Newport Beach was down, 12-2, and gasping for air. And the Breakers (2-1) weren’t getting any breaks, either, against the Explorers (2-2). The first four times a game went to the three-all game point, the home team lost every one.

Samuel Groth and Ricardo Mello continued Kansas City’s run by winning men’s doubles, 5-4 (also 5-4 in the tiebreaker), over Martin and Lester Cook.

Groth won 17 of 20 points on his serve, including 13 of 14 on his big first serve.
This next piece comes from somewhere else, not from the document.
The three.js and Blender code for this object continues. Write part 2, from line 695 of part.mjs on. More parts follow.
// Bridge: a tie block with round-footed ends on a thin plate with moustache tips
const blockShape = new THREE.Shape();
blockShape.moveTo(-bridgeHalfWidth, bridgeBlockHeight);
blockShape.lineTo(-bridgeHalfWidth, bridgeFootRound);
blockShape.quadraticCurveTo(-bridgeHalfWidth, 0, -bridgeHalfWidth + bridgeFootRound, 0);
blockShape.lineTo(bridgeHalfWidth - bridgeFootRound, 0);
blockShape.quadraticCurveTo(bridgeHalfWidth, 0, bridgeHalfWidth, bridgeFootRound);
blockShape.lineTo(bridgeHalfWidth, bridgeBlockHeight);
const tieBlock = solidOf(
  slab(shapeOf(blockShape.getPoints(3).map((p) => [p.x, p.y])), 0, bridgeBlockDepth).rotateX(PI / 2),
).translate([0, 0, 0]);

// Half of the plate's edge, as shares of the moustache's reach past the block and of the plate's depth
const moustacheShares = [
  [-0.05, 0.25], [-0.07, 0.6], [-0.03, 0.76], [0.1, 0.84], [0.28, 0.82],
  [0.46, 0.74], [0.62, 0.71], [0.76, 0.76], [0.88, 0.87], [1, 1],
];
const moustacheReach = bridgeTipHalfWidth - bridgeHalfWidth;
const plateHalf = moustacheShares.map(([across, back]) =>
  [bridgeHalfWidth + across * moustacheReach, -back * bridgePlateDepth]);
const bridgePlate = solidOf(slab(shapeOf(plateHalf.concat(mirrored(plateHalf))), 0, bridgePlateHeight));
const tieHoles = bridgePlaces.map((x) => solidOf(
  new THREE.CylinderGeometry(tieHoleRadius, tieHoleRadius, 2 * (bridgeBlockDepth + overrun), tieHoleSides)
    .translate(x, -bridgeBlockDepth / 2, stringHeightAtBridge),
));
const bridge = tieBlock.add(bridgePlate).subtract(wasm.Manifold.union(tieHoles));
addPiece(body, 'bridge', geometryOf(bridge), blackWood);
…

“We try to sort of manage his serve,” Kansas City Coach Brent Haygarth said. “He’s just been hitting bombs, but we’ve been trying to get him to mix it up so the bomb is even more effective. He did that great tonight. Even his sort of ‘mix-up’ serve is huge, and he brings a lot of intensity to the team.”

The next set, women’s doubles, also went to a tiebreaker, and the feisty Jarmila Groth won that as well, 5-2 in the ‘breaker.

By then, the Explorers were doubling up the hosts, 20-10, making Cook’s 5-4 victory over Mello (5-1 in the tiebreaker) in men’s singles largely irrelevant. The match went to overtime, but Cook would’ve had to win nine straight games to send it to a super-tiebreaker.

“Isner-Mahut!” Martin yelled at his friend and doubles partner in encouragement, referring to John Isner’s victory over Nicolas Mahut at this year’s Wimbledon, the longest pro tennis match in history.

The crowd was enthusiastic about Cook in the extra session as well, but Mello won the opening game to end the match.

The Breakers are at Kansas City tonight for the rematch, and at Springfield on Sunday before returning home Monday for their third match against the Sacramento Capitals.

“Now all the fun stuff happens,” said Kronemann, whose team will venture out of California for the first time this season. “The traveling, all the stuff that we haven’t had to take part in this year. We play eight of the next nine nights. We’ll be hopping on planes, trains and automobiles.”

Zac Tsai, who recently finished his senior year with UC Irvine men’s tennis, served as a Breakers alternate along with Anteaters women’s assistant coach Vana Yamamoto.